We could go on and on about digital vs. analog, but digital is good enough for your argument and doesn't require you to spend enormous resources on a trivial pursuit.

This going in the direction of nonsensical handicaps. You don't give AlphaGo stamina parameters that artificially slow down processing speed. You give it all the tools it needs to beat a human player.

> You give it all the tools it needs to beat a human player.

Okay, why not allow an NPC to just mess with the human player's actions then (blocking or delaying button clicks, for instance)? Surely, that falls into "all the tools", no?

IMO, the way you went about things isn't particularly compelling—your human opponents don't have white-box access to game internals, and if they did, guess what? They'd play better too.

So I agree with the GP: this is just playing games.

> Okay, why not allow an NPC to just mess with the human player's actions then (blocking or delaying button clicks, for instance)? Surely, that falls into "all the tools", no?

Are you talking about physically delaying their inputs? As in from the controller to the main board? This would fall under the same category as a player hitting the controller out of his opponent's hand -- foul play.

> IMO, the way you went about things isn't particularly compelling—your human opponents don't have white-box access to game internals, and if they did, guess what? They'd play better too.

I'm not sure what exactly you're referring to here, but I'll respond to how I think you're trying to take this.

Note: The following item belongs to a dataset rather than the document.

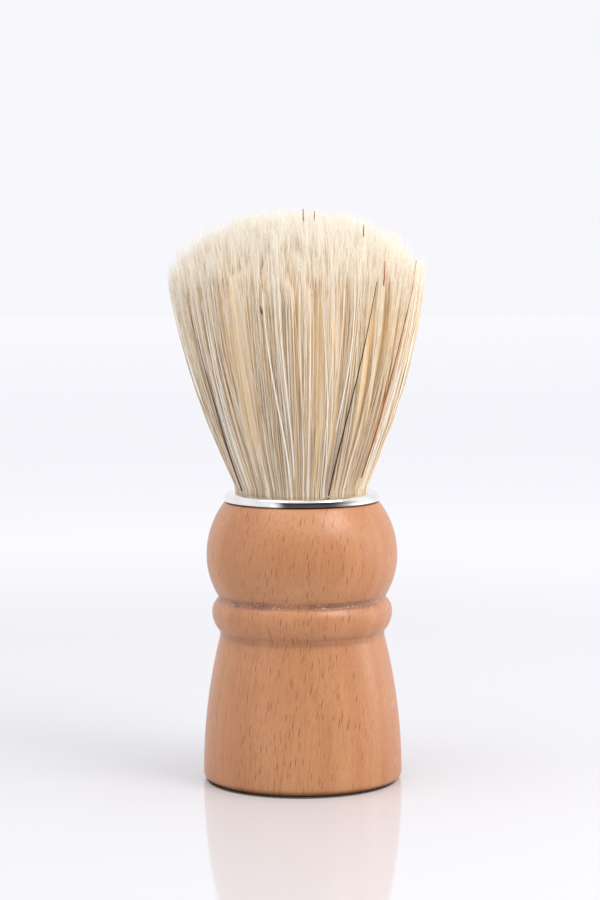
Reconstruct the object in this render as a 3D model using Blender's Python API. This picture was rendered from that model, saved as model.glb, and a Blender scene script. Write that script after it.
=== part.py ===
"""A wood-handled shaving brush: turned beech handle, plated trim ring and a bristle knot set in resin.

Run it with blender --background --python part.py, or from Blender's text editor.
Metres, +Z up. The origin is the middle of the foot, where the brush stands on a table.
The knot is glued into a blind socket in the handle. Its bristles are three solids, one above the
other: the roots, which the resin holds stiff, the belly, which bends, and the tips, which swing.
"""

from math import atan2, cos, hypot, pi, radians, sin, sqrt

import bmesh
import bpy
from mathutils import Vector

MM = 0.001

# Handle. Lengths run along the brush, one below the other from the top face to the foot.
HANDLE_HEIGHT = 52.65 * MM
BULB_UPPER = 10.0 * MM  # top face to the widest place of the bulb
BULB_LOWER = 7.65 * MM  # from there to the groove
GROOVE_WIDTH = 0.6 * MM
BEAD_UPPER = 2.45 * MM
BEAD_LOWER = 3.7 * MM
WAIST_WIDTH = 0.9 * MM
BULB_RADIUS = 18.05 * MM
GROOVE_RADIUS = 15.9 * MM
BEAD_RADIUS = 17.05 * MM
WAIST_RADIUS = 15.55 * MM
FOOT_RADIUS = 18.8 * MM
FOOT_ROUND = 1.4 * MM
TOP_LAND = 1.6 * MM  # wood round the mouth of the socket

# Knot. The socket takes its size from the plug.
KNOT_RADIUS = 12.0 * MM  # the bundle where it leaves the trim ring, and the plug it is cast in
PLUG_HEIGHT = 13.1 * MM
PLUG_WALL = 0.9 * MM
PLUG_FLOOR = 1.3 * MM
PLUG_CHAMFER = 1.0 * MM
PLUG_SINK = 0.3 * MM  # top of the plug below the top face of the handle
GLUE_WALL = 0.4 * MM
GLUE_FLOOR = 0.6 * MM
DRILL_POINT_RADIUS = 1.8 * MM
DRILL_POINT_DEPTH = 1.3 * MM
FIT_GAP = 0.32 * MM  # between pieces that touch or are glued

# Binding round the butts of the bristles.
CORD_THICKNESS = 0.7 * MM
CORD_PITCH = 1.05 * MM
CORD_TURNS = 4
CORD_LIFT = 1.8 * MM  # from the butts to the middle of the first turn

# Trim ring.
RING_OVERHANG = 1.6 * MM  # how far it reaches past the mouth of the socket
RING_BELLY = 0.5 * MM  # from its lower edge up to where it is widest
RING_TUCK = 0.05 * MM  # how far in the lower edge lies
RING_ROUND = 1.19 * MM  # how far in the rounding above reaches
RING_RISE = 1.1 * MM  # how high it climbs
RING_FALL = 0.1 * MM  # from the lip down to the top of the rounding
RING_LIP = 0.45 * MM  # flat at the bore
NECK_DEPTH = 4.3 * MM

# Tuft above the ring.
LOFT = 53.7 * MM
TUFT_RADIUS = 23.75 * MM
DOME_HEIGHT = 12.5 * MM  # from the widest place of the tuft to its crown
FLARE = 0.43  # how fast the tuft spreads where it leaves the ring
ROOTS_HEIGHT = 7.7 * MM
BELLY_HEIGHT = 19.4 * MM
PIVOT_LIFT = 9.7 * MM  # the place in the belly the tuft leans about, above the roots

# Facets.
TURN_STEPS = 48
BULGE_STEPS = 6
FLARE_STEP = 3.3 * MM
CROWN_STEPS = 9
CORD_STEPS = 32
CORD_SIDES = 6

# Worked out from the sizes above.
socketRadius = KNOT_RADIUS + FIT_GAP + GLUE_WALL + FIT_GAP
plugTop = HANDLE_HEIGHT - PLUG_SINK
plugBottom = plugTop - PLUG_HEIGHT
glueBottom = plugBottom - FIT_GAP - GLUE_FLOOR
socketFloor = glueBottom - FIT_GAP
topRadius = socketRadius + TOP_LAND
plugBore = KNOT_RADIUS - PLUG_WALL
coilRadius = plugBore - FIT_GAP - CORD_THICKNESS / 2
buttRadius = coilRadius - CORD_THICKNESS / 2 - FIT_GAP
buttBottom = plugBottom + PLUG_FLOOR + FIT_GAP
coilBottom = buttBottom + CORD_LIFT
throat = coilBottom + CORD_TURNS * CORD_PITCH + CORD_THICKNESS / 2 + FIT_GAP
ringBottom = HANDLE_HEIGHT + FIT_GAP
ringTop = ringBottom + RING_BELLY + RING_RISE + RING_FALL
neckBore = KNOT_RADIUS + FIT_GAP
neckBottom = HANDLE_HEIGHT - NECK_DEPTH
glueTop = neckBottom - FIT_GAP
shoulder = LOFT - DOME_HEIGHT
rootsTop = ringTop + ROOTS_HEIGHT
bellyBottom = rootsTop + FIT_GAP
bellyTop = bellyBottom + BELLY_HEIGHT
tipsBottom = bellyTop + FIT_GAP
crown = ringTop + LOFT
pivotHeight = rootsTop + PIVOT_LIFT


def bulge(widest, end, steps):
    """Points of the arc that leaves the place (radius, height) upright and runs to the end."""
    inward = widest[0] - end[0]
    along = end[1] - widest[1]
    radius = (inward**2 + along**2) / (2 * inward)
    middle = widest[0] - radius
    turn = atan2(along, end[0] - middle)
    angles = [turn * step / steps for step in range(steps + 1)]
    return [(middle + radius * cos(a), widest[1] + radius * sin(a)) for a in angles]


def bundleRadius(height):
    """Radius of the bristle bundle at a height, from the butts to the crown."""
    if height <= throat:
        return buttRadius
    if height <= ringTop:
        share = (height - throat) / (ringTop - throat)
        return buttRadius + (KNOT_RADIUS - buttRadius) * share
    rise = height - ringTop
    if rise <= shoulder:
        curve = (TUFT_RADIUS - KNOT_RADIUS - FLARE * shoulder) / shoulder**2
        return KNOT_RADIUS + FLARE * rise + curve * rise**2
    share = min(1, (rise - shoulder) / DOME_HEIGHT)
    return TUFT_RADIUS * sqrt(1 - share**2)


def bundleSide(bottom, top):
    """Outer points of the bundle between two heights below the shoulder."""
    steps = max(1, round((top - bottom) / FLARE_STEP))
    heights = [bottom + (top - bottom) * step / steps for step in range(steps + 1)]
    return [(bundleRadius(height), height) for height in heights]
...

Source code wise: Yes. If the players had access to the source code the learning curve would be significantly shortened. Though, in due time, most would have figured out the mechanics fully, or within a short deviation, in closed source. A part of competitive play is this exact aspect. Players experimenting, sharing, and building up their understanding of the game. If the source was freely available to explore, most players would stick to the "show" part of the process, i.e working reflexes and learning combat -- what most elite players focus on (since they've mastered the science of the game already).